** Work instructions **
Line by line, reproduce exactly the beginning of the listing below, ending with the line that contains "face.material_index = 0" and adding nothing.

** Recorded data **

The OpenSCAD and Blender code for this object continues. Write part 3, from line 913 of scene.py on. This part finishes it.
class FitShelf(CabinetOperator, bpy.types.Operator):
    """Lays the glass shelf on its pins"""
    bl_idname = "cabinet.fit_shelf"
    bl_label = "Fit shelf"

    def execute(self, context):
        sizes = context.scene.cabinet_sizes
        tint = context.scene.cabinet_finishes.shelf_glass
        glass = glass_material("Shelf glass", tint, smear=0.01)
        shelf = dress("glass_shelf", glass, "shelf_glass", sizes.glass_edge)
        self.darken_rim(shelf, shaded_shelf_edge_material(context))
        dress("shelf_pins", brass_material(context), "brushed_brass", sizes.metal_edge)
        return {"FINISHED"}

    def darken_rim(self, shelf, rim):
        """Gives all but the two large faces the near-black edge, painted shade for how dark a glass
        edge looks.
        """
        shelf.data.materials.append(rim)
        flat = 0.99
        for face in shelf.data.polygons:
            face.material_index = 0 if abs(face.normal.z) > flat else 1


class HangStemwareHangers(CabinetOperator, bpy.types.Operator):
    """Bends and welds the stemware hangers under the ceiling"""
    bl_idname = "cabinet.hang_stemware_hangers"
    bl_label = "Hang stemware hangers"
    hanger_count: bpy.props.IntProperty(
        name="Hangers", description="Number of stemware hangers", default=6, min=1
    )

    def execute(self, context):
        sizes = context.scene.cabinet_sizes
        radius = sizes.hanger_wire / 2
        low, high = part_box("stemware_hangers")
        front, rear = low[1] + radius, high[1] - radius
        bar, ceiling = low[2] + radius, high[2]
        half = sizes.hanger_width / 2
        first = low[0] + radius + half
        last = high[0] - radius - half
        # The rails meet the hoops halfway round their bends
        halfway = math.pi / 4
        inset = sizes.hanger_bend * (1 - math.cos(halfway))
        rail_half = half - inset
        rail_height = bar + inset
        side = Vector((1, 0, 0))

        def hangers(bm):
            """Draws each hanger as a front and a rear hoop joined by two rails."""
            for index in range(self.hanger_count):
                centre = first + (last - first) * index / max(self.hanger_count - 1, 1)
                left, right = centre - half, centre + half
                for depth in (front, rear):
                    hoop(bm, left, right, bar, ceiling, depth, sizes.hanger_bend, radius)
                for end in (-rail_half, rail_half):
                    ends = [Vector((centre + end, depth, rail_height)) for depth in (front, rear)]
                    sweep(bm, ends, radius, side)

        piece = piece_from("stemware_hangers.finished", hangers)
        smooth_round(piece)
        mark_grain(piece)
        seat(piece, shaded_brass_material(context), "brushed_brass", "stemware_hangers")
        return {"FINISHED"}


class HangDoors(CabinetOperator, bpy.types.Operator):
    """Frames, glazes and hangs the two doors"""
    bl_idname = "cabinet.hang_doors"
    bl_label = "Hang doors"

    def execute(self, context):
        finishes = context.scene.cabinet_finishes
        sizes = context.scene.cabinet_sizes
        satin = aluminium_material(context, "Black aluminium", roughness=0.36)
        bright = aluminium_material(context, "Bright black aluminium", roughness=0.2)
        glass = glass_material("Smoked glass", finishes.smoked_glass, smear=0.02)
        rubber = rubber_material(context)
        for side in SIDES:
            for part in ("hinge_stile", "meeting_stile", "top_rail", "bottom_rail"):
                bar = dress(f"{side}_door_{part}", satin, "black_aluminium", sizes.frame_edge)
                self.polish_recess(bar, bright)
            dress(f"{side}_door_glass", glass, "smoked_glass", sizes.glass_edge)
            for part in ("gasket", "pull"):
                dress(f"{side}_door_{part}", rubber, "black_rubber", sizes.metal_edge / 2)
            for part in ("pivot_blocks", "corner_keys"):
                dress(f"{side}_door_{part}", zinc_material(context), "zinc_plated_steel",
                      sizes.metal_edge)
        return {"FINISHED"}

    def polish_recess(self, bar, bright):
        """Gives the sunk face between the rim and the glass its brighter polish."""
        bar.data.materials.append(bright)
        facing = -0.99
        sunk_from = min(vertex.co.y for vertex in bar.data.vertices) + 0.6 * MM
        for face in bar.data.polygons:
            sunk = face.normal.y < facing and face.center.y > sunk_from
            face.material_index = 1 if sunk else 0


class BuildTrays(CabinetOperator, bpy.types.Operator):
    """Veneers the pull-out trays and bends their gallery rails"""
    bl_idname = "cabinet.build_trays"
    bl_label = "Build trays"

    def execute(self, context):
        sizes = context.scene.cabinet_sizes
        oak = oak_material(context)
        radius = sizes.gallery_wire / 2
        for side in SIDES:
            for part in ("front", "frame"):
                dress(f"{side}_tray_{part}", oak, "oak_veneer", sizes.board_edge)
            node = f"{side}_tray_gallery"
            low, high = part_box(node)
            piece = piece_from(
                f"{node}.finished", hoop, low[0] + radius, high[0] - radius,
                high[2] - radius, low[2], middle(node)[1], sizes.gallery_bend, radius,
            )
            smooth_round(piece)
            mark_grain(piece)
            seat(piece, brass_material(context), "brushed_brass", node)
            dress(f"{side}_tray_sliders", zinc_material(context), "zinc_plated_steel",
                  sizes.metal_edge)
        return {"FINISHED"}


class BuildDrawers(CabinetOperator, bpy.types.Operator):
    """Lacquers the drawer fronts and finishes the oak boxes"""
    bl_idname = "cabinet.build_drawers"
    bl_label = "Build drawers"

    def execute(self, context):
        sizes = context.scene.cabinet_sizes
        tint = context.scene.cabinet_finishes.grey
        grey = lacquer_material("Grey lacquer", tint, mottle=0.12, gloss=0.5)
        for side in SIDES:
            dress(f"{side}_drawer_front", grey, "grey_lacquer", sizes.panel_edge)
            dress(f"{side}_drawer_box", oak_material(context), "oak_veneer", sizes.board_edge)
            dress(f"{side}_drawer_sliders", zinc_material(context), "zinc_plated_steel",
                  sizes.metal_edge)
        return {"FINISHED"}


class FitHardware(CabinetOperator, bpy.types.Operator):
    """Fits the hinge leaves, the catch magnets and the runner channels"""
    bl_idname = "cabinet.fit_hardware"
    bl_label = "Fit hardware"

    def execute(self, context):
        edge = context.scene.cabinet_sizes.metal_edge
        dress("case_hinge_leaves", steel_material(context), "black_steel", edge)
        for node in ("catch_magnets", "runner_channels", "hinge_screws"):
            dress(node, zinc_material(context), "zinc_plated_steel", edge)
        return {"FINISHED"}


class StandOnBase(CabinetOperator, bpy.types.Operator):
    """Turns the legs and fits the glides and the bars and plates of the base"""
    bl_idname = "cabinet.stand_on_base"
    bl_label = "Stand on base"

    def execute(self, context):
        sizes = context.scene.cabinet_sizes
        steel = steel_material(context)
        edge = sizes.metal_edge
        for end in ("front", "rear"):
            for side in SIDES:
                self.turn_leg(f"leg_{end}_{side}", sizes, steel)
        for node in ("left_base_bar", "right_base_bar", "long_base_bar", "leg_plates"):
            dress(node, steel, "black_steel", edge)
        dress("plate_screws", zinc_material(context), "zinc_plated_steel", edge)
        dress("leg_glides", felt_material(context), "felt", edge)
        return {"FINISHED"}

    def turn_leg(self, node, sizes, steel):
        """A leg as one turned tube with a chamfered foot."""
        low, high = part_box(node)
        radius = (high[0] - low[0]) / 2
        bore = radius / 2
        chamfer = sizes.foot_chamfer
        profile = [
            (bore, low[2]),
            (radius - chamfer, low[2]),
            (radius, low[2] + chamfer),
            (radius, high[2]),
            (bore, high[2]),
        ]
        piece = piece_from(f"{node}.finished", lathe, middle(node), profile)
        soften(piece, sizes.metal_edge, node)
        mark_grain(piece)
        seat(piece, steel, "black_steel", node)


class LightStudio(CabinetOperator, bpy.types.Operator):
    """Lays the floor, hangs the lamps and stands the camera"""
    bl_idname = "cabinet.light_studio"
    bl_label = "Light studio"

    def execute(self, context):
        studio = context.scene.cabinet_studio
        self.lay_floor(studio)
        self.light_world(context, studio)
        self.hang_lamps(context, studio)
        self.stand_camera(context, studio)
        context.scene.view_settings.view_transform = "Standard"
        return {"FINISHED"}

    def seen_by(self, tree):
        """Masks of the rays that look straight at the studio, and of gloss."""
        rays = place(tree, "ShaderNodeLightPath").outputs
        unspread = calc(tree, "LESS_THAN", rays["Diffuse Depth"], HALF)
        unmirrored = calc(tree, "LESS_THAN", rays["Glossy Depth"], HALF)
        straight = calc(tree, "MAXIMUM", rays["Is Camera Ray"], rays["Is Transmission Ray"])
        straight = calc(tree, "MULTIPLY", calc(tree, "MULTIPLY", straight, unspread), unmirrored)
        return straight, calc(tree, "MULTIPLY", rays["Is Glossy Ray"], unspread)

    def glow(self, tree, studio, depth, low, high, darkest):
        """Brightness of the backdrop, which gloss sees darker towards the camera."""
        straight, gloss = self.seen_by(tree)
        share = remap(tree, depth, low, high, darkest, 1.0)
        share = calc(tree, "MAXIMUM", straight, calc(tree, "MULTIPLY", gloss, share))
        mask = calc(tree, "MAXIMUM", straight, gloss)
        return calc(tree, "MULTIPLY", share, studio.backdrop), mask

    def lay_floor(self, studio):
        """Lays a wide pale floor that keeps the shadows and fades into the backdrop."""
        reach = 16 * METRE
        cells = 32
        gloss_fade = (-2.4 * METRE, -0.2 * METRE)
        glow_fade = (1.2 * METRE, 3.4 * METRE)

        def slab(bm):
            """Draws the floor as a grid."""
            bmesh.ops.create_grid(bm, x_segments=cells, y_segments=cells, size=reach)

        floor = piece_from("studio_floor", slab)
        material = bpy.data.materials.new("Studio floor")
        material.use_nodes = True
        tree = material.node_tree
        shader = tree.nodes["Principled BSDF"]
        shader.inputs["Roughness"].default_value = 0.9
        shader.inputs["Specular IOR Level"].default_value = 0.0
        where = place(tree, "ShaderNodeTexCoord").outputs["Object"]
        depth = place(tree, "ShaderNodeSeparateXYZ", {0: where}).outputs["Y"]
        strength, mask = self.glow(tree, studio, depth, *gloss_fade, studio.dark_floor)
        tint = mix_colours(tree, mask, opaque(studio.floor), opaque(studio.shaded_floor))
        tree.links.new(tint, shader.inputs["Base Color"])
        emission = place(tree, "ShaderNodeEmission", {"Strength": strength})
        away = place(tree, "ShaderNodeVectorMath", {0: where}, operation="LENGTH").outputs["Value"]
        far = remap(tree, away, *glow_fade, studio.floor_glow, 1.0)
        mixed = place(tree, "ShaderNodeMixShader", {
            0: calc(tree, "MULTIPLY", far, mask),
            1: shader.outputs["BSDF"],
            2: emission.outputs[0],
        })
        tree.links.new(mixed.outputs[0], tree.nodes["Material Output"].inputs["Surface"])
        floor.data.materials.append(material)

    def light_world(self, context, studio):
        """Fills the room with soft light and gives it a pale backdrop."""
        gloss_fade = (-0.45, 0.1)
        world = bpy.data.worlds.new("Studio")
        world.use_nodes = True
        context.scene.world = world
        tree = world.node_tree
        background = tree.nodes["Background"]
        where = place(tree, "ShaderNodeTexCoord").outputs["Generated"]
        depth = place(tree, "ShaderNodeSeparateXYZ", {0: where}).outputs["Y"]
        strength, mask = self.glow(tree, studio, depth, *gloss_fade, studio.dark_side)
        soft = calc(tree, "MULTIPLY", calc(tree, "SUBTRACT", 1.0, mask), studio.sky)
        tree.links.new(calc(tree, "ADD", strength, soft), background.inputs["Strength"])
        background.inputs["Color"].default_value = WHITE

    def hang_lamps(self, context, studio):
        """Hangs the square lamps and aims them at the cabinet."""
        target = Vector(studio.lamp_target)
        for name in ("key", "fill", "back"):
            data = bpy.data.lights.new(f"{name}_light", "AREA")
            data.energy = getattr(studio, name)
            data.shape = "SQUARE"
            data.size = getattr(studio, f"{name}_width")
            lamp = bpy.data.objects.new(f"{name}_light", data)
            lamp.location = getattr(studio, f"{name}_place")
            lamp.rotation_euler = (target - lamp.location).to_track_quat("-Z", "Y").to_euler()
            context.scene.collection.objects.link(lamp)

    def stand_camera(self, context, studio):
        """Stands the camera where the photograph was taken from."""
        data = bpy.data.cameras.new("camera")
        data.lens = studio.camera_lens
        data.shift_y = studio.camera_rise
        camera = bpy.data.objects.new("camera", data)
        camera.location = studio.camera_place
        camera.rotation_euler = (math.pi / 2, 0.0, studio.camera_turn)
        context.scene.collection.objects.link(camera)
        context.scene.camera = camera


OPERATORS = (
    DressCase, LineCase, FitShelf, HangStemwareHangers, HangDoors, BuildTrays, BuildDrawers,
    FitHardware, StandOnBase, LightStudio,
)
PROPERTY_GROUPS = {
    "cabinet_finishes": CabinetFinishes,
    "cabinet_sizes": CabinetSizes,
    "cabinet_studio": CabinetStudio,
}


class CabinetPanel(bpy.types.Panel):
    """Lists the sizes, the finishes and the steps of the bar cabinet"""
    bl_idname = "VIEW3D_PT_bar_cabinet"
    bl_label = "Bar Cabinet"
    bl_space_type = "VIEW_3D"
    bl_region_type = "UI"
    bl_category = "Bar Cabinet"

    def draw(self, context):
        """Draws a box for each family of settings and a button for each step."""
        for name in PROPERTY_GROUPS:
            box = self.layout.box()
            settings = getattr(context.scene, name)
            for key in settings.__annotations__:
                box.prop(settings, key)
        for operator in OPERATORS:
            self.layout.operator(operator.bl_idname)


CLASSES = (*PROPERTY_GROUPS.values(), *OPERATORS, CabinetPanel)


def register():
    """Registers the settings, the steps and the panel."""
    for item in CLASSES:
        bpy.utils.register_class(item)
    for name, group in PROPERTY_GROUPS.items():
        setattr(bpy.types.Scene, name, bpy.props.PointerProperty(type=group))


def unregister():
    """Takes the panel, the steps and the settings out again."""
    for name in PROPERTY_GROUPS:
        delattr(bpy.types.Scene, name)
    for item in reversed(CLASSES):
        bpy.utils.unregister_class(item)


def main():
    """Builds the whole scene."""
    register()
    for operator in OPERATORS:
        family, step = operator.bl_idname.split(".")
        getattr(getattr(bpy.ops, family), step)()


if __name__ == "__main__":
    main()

** Response **
The OpenSCAD and Blender code for this object continues. Write part 3, from line 913 of scene.py on. This part finishes it.
class FitShelf(CabinetOperator, bpy.types.Operator):
    """Lays the glass shelf on its pins"""
    bl_idname = "cabinet.fit_shelf"
    bl_label = "Fit shelf"

    def execute(self, context):
        sizes = context.scene.cabinet_sizes
        tint = context.scene.cabinet_finishes.shelf_glass
        glass = glass_material("Shelf glass", tint, smear=0.01)
        shelf = dress("glass_shelf", glass, "shelf_glass", sizes.glass_edge)
        self.darken_rim(shelf, shaded_shelf_edge_material(context))
        dress("shelf_pins", brass_material(context), "brushed_brass", sizes.metal_edge)
        return {"FINISHED"}

    def darken_rim(self, shelf, rim):
        """Gives all but the two large faces the near-black edge, painted shade for how dark a glass
        edge looks.
        """
        shelf.data.materials.append(rim)
        flat = 0.99
        for face in shelf.data.polygons:
            face.material_index = 0 if abs(face.normal.z) > flat else 1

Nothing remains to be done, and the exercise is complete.